CHALLENGE: Exactly the lines from the line with "Keep writing the" to the line with "matrix=Matrix.Translation((start + end)" should be extracted, both included, with no other lines.

DATA EXTRACT:
-- BEGIN --

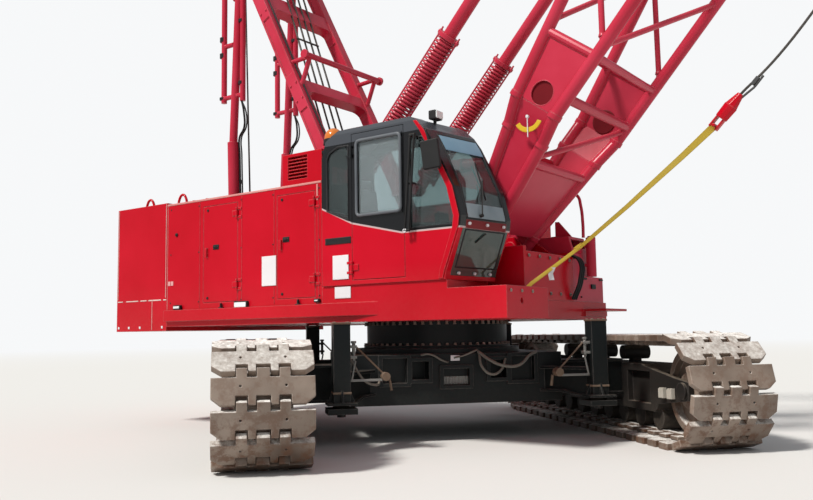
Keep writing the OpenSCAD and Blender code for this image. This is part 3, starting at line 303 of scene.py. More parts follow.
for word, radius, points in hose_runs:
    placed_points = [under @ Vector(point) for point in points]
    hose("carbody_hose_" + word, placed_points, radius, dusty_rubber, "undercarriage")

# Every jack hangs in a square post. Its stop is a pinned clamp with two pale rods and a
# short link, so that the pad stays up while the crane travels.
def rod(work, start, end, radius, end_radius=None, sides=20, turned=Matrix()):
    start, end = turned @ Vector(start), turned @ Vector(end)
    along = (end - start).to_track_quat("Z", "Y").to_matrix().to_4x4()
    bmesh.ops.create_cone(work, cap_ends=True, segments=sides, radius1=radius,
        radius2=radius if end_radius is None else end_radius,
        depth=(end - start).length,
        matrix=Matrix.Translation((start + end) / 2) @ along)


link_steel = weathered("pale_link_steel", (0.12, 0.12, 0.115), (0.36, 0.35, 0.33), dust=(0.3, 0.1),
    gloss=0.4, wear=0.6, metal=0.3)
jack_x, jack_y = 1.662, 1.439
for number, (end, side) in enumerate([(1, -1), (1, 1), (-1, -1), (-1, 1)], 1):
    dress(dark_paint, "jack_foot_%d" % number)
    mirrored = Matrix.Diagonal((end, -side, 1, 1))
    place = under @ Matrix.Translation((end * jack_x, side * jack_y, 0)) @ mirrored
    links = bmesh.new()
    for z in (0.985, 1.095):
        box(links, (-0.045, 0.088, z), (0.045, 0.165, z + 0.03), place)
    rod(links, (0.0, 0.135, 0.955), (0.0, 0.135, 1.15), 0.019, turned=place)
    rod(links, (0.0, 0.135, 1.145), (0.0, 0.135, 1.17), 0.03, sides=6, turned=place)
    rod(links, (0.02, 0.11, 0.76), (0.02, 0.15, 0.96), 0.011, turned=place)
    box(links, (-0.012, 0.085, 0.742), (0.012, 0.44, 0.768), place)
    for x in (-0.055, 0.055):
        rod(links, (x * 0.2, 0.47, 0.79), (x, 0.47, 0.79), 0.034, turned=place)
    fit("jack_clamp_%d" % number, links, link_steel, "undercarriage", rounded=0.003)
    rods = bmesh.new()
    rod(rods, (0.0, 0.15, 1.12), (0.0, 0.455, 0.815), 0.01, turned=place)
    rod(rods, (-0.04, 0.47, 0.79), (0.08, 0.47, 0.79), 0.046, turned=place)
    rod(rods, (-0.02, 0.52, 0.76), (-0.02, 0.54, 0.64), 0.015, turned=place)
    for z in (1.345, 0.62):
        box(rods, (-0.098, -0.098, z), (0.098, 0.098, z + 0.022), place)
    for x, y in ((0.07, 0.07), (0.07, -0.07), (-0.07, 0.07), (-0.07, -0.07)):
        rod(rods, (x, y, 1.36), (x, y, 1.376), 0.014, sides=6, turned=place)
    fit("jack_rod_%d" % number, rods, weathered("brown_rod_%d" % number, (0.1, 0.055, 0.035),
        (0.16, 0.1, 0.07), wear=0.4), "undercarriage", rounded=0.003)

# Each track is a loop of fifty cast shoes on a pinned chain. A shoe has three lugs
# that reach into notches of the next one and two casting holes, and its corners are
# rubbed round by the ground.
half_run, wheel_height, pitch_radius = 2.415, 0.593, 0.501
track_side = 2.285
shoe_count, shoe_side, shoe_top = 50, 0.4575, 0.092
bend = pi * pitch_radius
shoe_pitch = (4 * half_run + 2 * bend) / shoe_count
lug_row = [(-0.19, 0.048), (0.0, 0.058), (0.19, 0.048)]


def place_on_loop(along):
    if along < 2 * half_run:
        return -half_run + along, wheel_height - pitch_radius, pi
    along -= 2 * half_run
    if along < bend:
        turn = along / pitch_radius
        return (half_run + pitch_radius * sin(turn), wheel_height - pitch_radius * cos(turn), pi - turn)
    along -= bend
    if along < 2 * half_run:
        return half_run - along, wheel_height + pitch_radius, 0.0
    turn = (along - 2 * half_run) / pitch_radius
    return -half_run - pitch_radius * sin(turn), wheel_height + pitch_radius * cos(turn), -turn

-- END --
-- BEGIN --

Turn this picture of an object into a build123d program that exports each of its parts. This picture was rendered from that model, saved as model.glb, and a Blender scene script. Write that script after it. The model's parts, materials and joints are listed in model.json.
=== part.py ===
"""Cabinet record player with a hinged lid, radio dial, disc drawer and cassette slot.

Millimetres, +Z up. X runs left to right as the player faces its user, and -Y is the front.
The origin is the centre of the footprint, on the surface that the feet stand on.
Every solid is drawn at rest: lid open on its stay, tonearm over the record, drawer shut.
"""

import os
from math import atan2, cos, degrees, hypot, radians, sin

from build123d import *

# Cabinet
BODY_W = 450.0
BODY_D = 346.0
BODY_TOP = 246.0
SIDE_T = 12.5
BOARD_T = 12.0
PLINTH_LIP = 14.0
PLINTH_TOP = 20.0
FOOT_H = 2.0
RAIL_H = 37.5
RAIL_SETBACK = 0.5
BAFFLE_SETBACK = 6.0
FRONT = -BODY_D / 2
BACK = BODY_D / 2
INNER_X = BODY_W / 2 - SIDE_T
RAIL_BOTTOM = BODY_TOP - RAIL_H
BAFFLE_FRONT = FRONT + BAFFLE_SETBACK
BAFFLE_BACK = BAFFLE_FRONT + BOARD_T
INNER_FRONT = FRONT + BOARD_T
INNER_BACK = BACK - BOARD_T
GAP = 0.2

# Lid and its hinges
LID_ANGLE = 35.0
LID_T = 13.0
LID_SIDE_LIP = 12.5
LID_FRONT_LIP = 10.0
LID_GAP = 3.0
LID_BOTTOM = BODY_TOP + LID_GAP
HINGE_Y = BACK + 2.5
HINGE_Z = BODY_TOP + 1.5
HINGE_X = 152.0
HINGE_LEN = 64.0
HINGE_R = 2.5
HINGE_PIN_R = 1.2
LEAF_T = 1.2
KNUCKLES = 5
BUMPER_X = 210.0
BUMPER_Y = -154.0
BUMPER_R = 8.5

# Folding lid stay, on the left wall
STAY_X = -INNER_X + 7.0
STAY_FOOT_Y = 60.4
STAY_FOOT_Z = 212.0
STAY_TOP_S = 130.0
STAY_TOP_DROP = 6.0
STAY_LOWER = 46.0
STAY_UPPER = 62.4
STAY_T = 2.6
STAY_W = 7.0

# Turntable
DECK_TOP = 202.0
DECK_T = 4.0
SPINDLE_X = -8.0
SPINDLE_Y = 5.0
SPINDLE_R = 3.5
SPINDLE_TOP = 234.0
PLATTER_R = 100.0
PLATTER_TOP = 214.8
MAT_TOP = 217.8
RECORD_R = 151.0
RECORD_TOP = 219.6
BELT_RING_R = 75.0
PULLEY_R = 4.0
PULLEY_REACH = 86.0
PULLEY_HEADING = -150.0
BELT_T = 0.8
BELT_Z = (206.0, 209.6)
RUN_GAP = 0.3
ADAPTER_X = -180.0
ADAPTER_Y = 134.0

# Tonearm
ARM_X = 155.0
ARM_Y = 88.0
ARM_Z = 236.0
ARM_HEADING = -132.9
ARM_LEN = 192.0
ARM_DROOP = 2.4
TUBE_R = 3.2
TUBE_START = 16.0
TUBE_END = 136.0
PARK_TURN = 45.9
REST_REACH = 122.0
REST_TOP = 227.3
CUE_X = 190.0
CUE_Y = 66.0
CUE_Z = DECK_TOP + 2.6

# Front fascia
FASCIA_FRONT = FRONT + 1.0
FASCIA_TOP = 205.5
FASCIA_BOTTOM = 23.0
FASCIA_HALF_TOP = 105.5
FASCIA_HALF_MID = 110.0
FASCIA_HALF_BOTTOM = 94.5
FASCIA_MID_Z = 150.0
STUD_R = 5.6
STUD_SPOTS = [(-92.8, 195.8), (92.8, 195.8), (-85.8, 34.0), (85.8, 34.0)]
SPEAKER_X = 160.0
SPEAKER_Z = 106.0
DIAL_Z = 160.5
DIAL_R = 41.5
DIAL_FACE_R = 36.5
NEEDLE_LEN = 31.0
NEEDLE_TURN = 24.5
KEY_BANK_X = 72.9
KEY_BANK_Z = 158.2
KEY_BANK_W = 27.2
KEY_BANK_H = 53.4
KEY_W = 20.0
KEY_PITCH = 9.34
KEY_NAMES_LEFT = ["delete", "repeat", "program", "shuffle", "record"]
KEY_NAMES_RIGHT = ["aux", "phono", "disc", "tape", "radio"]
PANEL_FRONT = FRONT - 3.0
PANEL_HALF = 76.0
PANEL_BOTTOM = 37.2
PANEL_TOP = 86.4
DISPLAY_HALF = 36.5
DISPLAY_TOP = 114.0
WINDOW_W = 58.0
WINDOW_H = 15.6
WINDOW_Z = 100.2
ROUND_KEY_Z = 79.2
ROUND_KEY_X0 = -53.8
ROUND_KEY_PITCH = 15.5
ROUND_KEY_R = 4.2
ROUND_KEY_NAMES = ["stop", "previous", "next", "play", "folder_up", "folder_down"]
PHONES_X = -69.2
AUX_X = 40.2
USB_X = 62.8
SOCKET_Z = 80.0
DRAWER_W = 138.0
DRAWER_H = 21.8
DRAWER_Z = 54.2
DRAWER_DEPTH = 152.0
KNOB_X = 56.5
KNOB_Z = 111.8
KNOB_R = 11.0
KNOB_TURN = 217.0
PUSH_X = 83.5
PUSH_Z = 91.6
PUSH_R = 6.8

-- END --

EXERCISE ANSWER:
Keep writing the OpenSCAD and Blender code for this image. This is part 3, starting at line 303 of scene.py. More parts follow.
for word, radius, points in hose_runs:
    placed_points = [under @ Vector(point) for point in points]
    hose("carbody_hose_" + word, placed_points, radius, dusty_rubber, "undercarriage")

# Every jack hangs in a square post. Its stop is a pinned clamp with two pale rods and a
# short link, so that the pad stays up while the crane travels.
def rod(work, start, end, radius, end_radius=None, sides=20, turned=Matrix()):
    start, end = turned @ Vector(start), turned @ Vector(end)
    along = (end - start).to_track_quat("Z", "Y").to_matrix().to_4x4()
    bmesh.ops.create_cone(work, cap_ends=True, segments=sides, radius1=radius,
        radius2=radius if end_radius is None else end_radius,
        depth=(end - start).length,
        matrix=Matrix.Translation((start + end) / 2) @ along)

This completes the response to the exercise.